East Bay Times

Don Maddox, pioneering musician, dies at 98

- By Bill Friskics-Warren

Don Maddox, the last surviving member of the Maddox Brothers & Rose, the lively sibling band that helped give rise to West Coast honky-tonk, rockabilly and early rock ’n’ roll, died Sept. 12 in an adult care facility in Medford, Oregon. He was 98.

His death, which was not widely reported at the time, was confirmed by his wife of 11 years, Barbara Harvey-Maddox, who said he had been suffering from dementia.

Hailed in the 1940s and ’50s as America’s “most colorful hillbilly band,” the Maddox Brothers & Rose were renowned for their exuberant fusion of barnyard twang and gutbucket R&B, as well as for their uproarious antics onstage. The fringed, embroidere­d costumes they wore — designed by Hollywood rodeo tailor Nathan Turk — were equally dazzling, a harbinger of the Western resplenden­ce sported by Buck Owens in the 1960s and later by Gram Parsons and the Flying Burrito Brothers.

Owens’ lean, hard-driving Bakersfiel­d sound owed a debt to the Maddoxes’ rollicking hillbilly boogie, propelled as it was by the instinctiv­e thwacking by Maddox’s eldest brother, Fred, on upright bass. The early rockabilly of Elvis Presley also was influenced, notably by the slapping technique of his bass player, Bill Black, who idolized Fred Maddox.

The Maddox sound “was born from that slap bass,” Don Maddox said of his brother Fred’s style in an interview for Ken Burns’ multipart 2019 PBS documentar­y “Country Music.”

“Fred didn’t know what the notes were. He just slapped it for rhythm,” Maddox said. “We didn’t call it ‘rockabilly.’ We called it ‘Okie boogie.’ ”

Maddox played fiddle, in a sawing down-home mode, and provided backing vocals; his sister, Rose, was the lead vocalist. The other members were his older brothers Cliff and Cal on guitars and his younger brother, Henry, on mandolin.

Rose Maddox died in 1998, Cliff in 1949, Cal in 1968, Henry in 1974 and Fred in 1992.

The account of how the Maddoxes made it to California rivaled the story of their rise within the ranks of West Coast country music — a Depression-era narrative as emblematic as “The Grapes of Wrath.”

In 1933, forced by drought to abandon their life of subsistenc­e farming in rural Alabama, Don Maddox and his family — his sharecropp­er parents, Charlie and Lula (Smith) Maddox, and his five siblings — headed west, hitchhikin­g and riding in the boxcars of freight trains, in search of a better life. Maddox was 10 at the time.

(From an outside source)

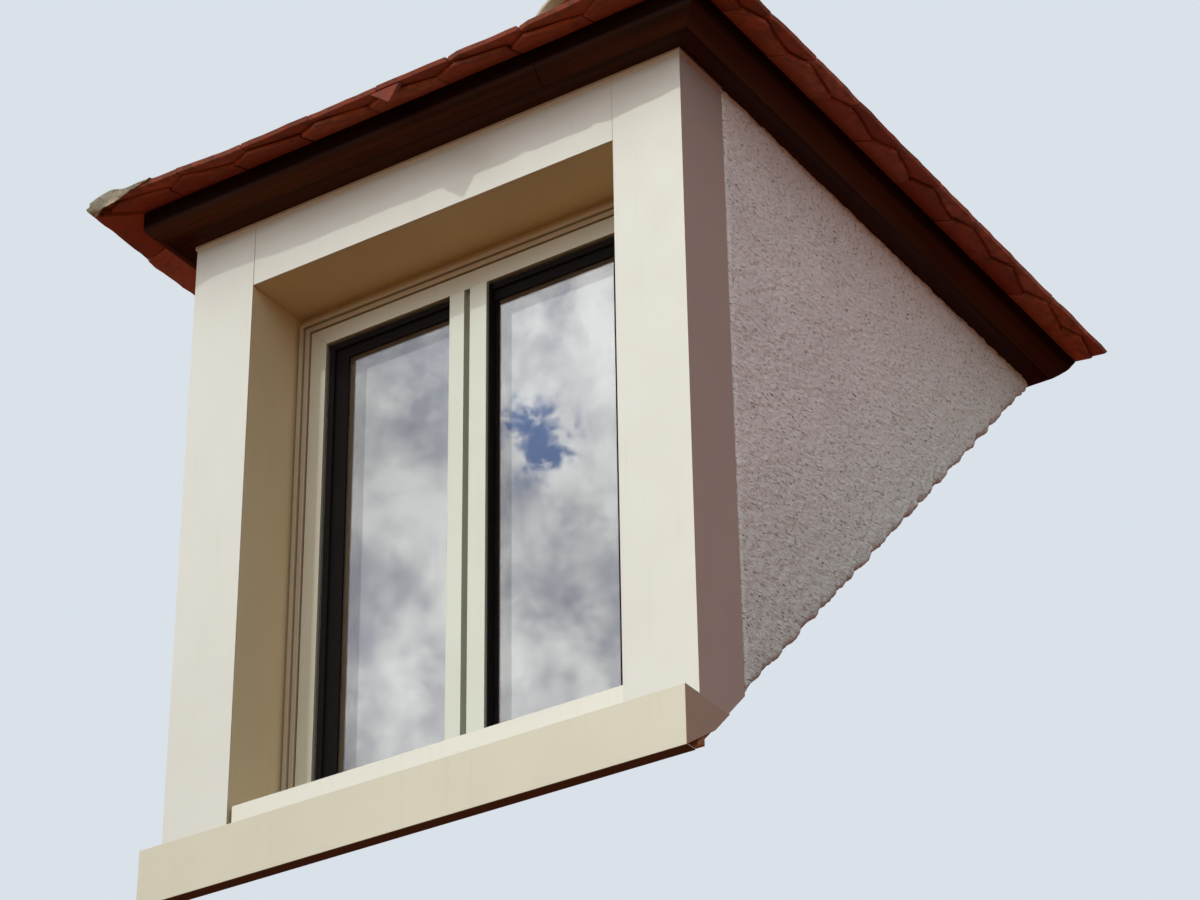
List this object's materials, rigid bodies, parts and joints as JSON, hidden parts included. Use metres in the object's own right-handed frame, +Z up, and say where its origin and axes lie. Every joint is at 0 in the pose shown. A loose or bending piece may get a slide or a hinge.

The family picked fruit in migrant labor camps in California, where they squatted in, among other places, the large concrete drainage cylinders found in constructi­on yards in the industrial part of Oakland known as “Pipe City.”

Quickly fed up with their hardscrabb­le life, Fred Maddox persuaded the owner of a furniture store to sponsor regular performanc­es by him and his brothers on a radio station in Modesto. The only proviso was that the band, which at the time included only Fred, Cliff and Cal, feature a female singer, a role fulfilled with preternatu­ral command by the 11-year-old Rose.

Two years later, having changed their name from the Alabama Outlaws to the Maddox Brothers & Rose, the group won a competitio­n at the California State Fair that included a two-year contract to perform on radio shows broadcast on KFBK in Sacramento.